Moonves was making himself available to reporters Monday, including an appearance on CNN's Paula Zahn Now Monday evening to discuss the report.
Also from the report:
"As the Panel goes back to the beginning, it is not difficult to identify a litany of missteps that doomed the effort:
• A sometimes controversial source with a partisan point of view gave 60 Minutes Wednesday the documents. Only the most cursory effort – one unsuccessful attempt to contact the original source by telephone – was made to establish the chain of custody.
• Efforts at authentication failed miserably. Hired document examiners whose views went against the rush to air were cast aside. The four original document examiners became two and ultimately one, who opined only on one signature in one document.Nevertheless, the Segment contained an unsupported declaration of authenticity.

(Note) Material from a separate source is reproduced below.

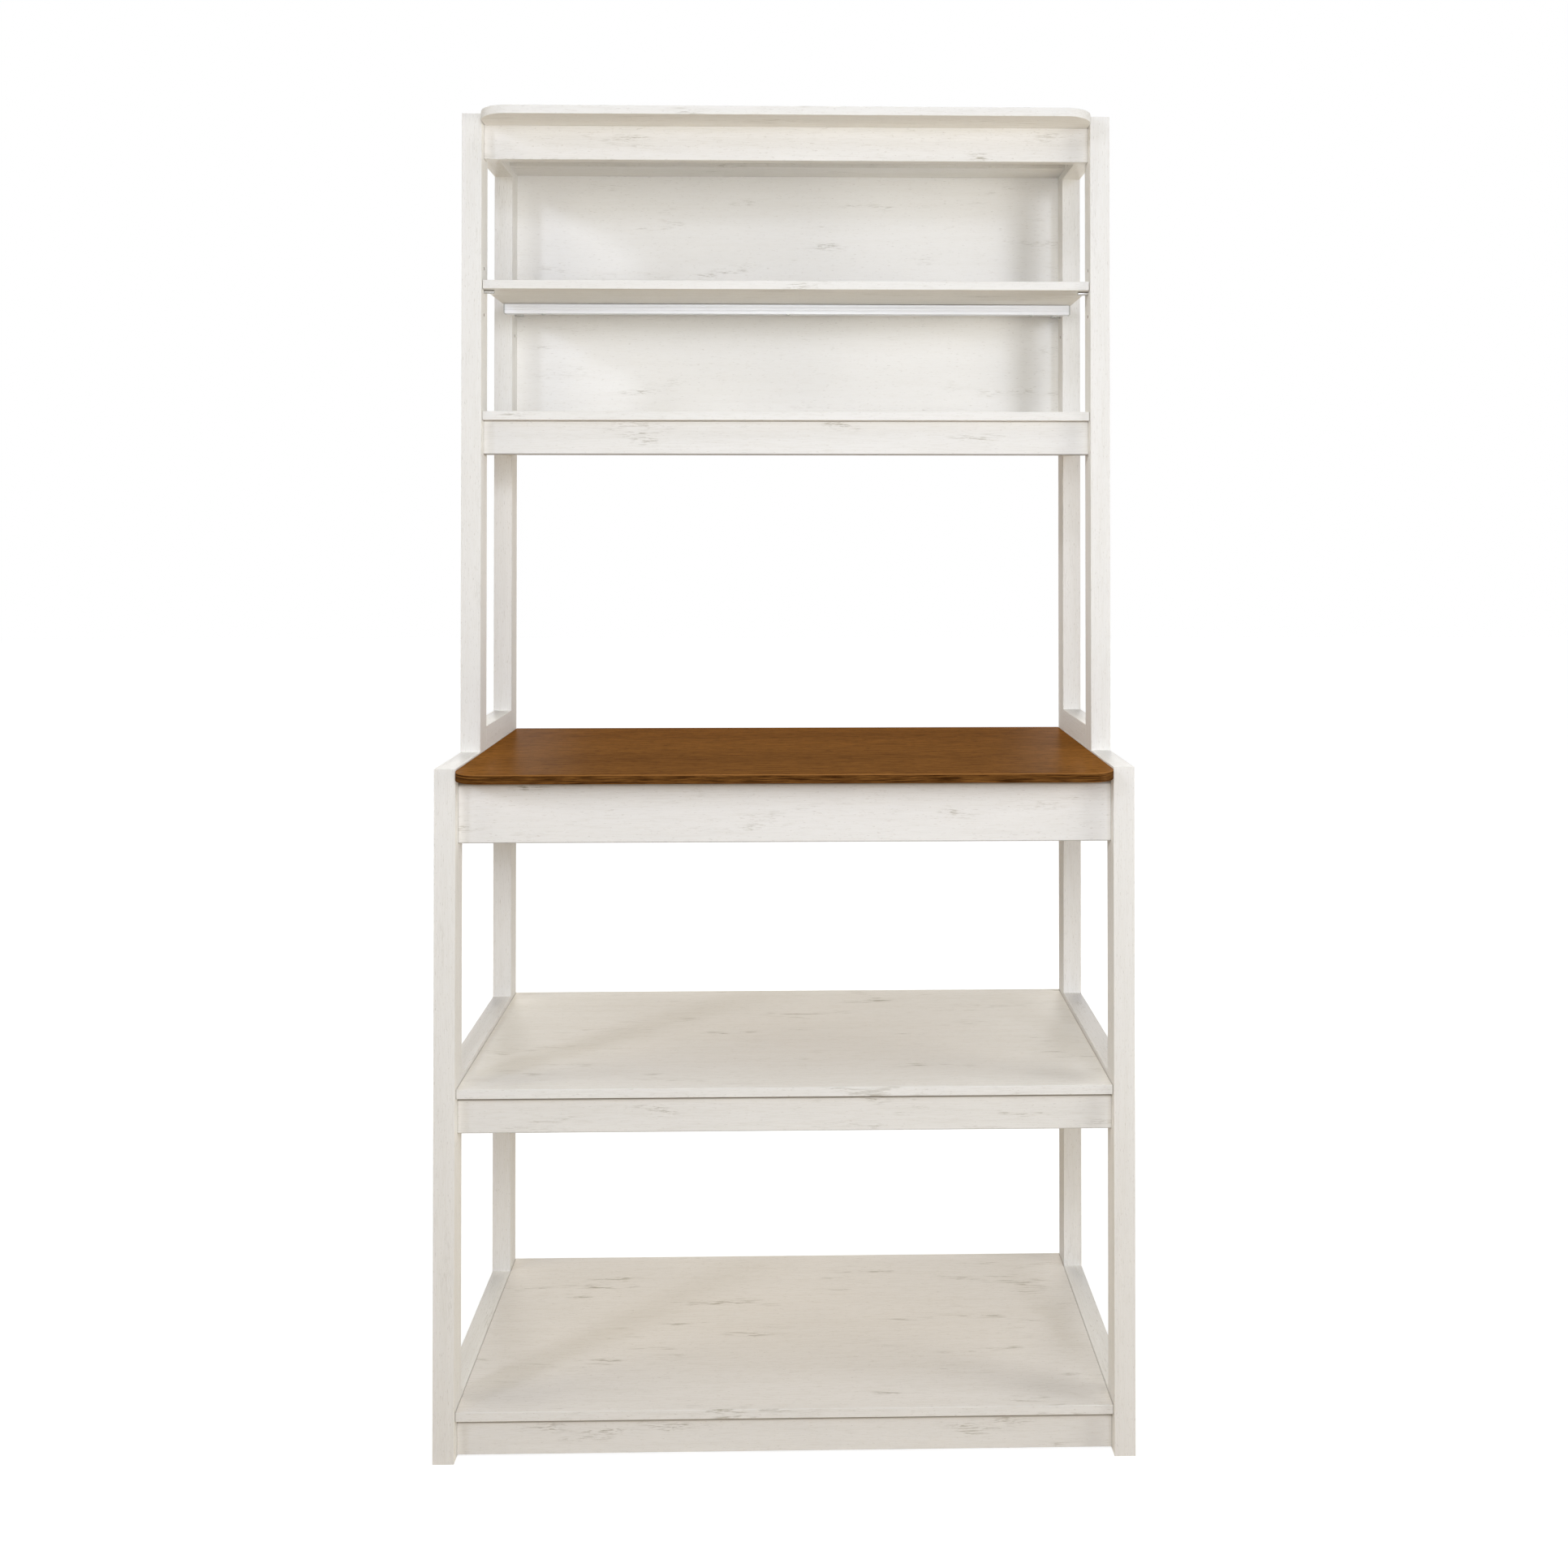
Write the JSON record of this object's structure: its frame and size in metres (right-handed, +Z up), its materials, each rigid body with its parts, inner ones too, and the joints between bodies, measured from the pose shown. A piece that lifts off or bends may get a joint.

• Competitive zeal – the desire to be the first to break what was seen as a significant story – fed the rush to air to the point where holding the story to vet it more thoroughly became unthinkable because some other news organization might surely break the story.
• The person relied on as the so-called "trump card" to confirm the content of the Killian documents was not shown any documents before the Segment aired. He was merely read some or all of the content of the documents over the telephone. The Panel finds this unacceptable as a basis for provenance of a story that turned on the authenticity of pieces of paper. In the rush to air, basic reporting suffered."